A cash-out refinance will give you cash for your equity up to 80% of the market value of the property. The advantage of a cash-out refi is that the interest rate is low, and the loan is repaid at the same time as your regular mortgage payment.
If you have an FHA loan or VA loan, there are VA, and FHA cash-out refinance programs available. The loan term is usually more favorable with these types of mortgage refinance when compared to a home equity loan because of the longer repayment term.
Usually, cash-out refinance mortgage loans have a 15 year or 30-year term. These loans are available at a fixed rate and an adjustable-rate mortgage.
Pros and Cons of Cash-out Refinance Loans
- A lower rate than home equity loans
- Get cash to pay off debt or make repairs to your home
- Interest may be tax-deductible
- Have one single mortgage payment
- Take advantage of the current low mortgage rates
- Lower credit score requirement than HELOC
- High closing costs
- Reduces the amount of equity you have in your home
- Home is at risk of foreclosure if you cannot make the payment
203k FHA Home Improvement Loans
If you are looking at buying a fixer-upper home and need a loan to purchase the house and make repairs look no further than the FHA 203k rehab loan.
A 203k loan is a renovation loan that gives you the money to purchase a home in need of repairs, plus additional cash to make the needed repairs or renovations.
You can get up to $35,000 cash for repairs with a streamline 203k loan. A standard 203k loan is needed for more extensive projects, including homes that require plumbing or foundation replacement or repair.
The qualifying guidelines for 203k loans are the same as an FHA loan; only the borrower needs a higher credit score because 203k lenders are providing a loan that exceeds 100% loan’-to-value in some cases. You need a 640 credit score for FHA 203k loans.

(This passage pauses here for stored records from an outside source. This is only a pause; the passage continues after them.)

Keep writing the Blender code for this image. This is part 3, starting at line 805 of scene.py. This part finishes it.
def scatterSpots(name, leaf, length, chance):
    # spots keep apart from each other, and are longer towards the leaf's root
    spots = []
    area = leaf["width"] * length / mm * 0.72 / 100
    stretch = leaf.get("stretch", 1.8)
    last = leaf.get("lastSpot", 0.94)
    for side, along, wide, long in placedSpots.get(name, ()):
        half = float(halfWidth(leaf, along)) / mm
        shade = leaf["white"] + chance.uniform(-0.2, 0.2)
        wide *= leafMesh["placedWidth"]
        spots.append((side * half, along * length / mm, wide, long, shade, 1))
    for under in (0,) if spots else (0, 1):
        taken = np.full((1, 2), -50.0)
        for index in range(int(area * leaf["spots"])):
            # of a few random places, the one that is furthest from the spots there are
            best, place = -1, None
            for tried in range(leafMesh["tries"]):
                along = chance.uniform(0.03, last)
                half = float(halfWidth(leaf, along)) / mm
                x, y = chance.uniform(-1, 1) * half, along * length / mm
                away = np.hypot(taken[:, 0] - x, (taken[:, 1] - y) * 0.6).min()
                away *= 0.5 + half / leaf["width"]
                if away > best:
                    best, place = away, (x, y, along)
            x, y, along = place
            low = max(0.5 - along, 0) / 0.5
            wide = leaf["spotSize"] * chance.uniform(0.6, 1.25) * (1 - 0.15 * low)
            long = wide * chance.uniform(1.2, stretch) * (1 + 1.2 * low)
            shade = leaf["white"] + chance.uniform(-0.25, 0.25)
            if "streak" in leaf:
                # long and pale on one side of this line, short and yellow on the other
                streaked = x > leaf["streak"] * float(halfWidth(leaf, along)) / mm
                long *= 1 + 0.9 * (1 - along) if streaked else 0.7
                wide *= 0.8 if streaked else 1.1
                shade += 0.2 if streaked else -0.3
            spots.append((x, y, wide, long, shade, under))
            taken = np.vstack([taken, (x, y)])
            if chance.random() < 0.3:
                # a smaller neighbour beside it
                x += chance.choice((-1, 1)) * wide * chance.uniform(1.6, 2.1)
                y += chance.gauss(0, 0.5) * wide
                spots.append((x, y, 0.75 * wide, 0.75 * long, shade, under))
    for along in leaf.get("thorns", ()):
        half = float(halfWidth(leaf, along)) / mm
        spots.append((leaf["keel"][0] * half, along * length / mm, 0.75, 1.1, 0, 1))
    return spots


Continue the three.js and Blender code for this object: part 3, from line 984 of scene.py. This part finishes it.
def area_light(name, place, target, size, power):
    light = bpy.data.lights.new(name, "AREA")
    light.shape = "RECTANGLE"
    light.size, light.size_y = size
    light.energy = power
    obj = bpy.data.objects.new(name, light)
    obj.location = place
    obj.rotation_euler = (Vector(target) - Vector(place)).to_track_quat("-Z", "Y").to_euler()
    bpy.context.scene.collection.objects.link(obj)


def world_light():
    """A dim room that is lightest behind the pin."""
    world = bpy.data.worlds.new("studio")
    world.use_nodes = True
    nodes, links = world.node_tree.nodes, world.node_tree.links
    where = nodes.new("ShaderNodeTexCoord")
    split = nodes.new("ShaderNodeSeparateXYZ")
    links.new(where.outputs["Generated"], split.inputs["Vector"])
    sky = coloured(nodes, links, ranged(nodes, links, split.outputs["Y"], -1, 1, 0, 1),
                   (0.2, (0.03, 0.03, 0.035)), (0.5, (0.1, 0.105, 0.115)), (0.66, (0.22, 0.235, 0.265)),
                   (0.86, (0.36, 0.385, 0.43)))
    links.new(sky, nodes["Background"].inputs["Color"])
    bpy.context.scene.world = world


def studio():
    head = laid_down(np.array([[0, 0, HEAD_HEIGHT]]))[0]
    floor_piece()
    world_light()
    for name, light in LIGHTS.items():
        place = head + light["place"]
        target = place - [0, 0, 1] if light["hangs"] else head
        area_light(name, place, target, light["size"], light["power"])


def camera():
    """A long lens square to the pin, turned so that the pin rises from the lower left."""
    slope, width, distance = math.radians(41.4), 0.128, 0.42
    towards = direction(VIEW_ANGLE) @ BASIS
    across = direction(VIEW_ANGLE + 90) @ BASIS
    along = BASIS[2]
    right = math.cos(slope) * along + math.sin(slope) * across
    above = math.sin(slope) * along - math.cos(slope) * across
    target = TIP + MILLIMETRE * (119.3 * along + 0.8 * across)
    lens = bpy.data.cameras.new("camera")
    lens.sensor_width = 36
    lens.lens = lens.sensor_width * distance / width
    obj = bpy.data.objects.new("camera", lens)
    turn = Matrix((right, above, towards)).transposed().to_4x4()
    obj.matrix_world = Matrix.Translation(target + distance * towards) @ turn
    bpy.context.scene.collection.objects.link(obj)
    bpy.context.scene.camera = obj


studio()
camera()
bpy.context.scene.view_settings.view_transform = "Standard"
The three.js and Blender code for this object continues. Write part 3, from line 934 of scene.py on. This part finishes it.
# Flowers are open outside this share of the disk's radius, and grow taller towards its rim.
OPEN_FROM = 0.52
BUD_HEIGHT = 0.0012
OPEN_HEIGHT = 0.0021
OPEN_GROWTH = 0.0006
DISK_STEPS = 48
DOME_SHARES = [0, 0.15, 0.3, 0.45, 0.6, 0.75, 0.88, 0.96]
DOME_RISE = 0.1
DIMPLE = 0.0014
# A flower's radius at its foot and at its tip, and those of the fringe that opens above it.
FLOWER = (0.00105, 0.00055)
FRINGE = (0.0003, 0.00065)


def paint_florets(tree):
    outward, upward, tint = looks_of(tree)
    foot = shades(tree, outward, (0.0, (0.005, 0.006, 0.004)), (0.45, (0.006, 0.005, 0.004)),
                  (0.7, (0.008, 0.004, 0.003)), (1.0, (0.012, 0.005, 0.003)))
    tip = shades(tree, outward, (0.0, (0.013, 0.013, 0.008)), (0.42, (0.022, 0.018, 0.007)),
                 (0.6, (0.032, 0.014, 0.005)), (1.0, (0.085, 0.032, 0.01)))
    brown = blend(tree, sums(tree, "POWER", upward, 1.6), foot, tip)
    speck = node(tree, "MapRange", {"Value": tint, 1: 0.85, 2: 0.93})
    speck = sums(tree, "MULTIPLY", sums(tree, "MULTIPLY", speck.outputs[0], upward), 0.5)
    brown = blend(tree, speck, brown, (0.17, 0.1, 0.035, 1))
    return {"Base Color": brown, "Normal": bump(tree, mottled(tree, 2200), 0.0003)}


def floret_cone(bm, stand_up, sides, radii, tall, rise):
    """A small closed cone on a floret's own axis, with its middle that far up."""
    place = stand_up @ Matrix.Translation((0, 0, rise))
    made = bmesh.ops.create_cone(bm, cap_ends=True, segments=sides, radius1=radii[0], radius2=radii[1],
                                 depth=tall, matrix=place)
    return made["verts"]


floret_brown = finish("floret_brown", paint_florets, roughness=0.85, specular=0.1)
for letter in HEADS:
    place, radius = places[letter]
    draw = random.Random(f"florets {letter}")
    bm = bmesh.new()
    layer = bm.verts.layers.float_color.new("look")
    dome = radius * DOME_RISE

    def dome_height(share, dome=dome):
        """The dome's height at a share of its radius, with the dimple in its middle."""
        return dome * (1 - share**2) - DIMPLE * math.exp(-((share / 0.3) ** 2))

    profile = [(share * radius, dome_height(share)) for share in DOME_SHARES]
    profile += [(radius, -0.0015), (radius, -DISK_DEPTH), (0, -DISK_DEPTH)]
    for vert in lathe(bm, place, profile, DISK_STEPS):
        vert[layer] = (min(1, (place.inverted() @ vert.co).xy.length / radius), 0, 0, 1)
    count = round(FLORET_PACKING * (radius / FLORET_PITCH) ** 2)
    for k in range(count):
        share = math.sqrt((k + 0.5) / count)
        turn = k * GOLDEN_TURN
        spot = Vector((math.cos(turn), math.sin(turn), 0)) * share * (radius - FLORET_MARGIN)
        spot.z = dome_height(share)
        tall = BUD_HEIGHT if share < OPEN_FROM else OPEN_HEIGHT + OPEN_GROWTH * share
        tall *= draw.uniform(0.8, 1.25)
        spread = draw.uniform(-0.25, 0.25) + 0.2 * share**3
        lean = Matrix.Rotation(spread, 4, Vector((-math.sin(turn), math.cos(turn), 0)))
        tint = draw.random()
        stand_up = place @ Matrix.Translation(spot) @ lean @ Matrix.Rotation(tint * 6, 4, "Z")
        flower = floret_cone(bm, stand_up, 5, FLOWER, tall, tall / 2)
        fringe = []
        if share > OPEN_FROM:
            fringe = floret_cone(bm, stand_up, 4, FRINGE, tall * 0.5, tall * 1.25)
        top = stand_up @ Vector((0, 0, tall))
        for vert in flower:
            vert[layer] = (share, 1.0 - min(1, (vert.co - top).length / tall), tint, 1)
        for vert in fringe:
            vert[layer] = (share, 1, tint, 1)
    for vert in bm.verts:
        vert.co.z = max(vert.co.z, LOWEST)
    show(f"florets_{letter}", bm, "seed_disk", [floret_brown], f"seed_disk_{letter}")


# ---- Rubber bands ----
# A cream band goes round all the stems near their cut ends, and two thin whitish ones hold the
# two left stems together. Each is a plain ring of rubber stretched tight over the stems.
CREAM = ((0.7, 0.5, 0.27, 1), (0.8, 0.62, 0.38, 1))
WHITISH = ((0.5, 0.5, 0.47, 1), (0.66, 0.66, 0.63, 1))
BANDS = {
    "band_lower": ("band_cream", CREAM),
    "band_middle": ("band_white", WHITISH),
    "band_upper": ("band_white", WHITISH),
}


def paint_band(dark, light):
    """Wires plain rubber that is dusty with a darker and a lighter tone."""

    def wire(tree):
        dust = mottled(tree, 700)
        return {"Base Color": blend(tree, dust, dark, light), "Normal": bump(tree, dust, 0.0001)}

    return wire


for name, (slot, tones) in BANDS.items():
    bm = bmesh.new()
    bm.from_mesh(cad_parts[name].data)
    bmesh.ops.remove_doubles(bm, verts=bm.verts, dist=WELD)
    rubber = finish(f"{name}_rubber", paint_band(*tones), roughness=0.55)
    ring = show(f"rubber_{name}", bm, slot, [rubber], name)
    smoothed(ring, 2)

Personal Loans for Home Improvement
If you do not have enough equity in your home to qualify for a home equity loan or cash-out refinance, you can get a personal loan. Personal loans can provide up to $40,000 or more, allowing you to make repairs and renovations to your home.
All types of home improvement loans require fairly decent credit to qualify. If you have bad credit, you may not be able to attain any kind of loan. If you have low credit scores, you should work on improving your credit history before applying for a loan.
One thing you can do to quickly increase your credit rating before applying for a home improvement loan is to pay down your credit card balances. If you are carrying high balances, then your credit is being negatively affected. Try to keep your balances less than 15% of the credit limit to maximize your FICO scores.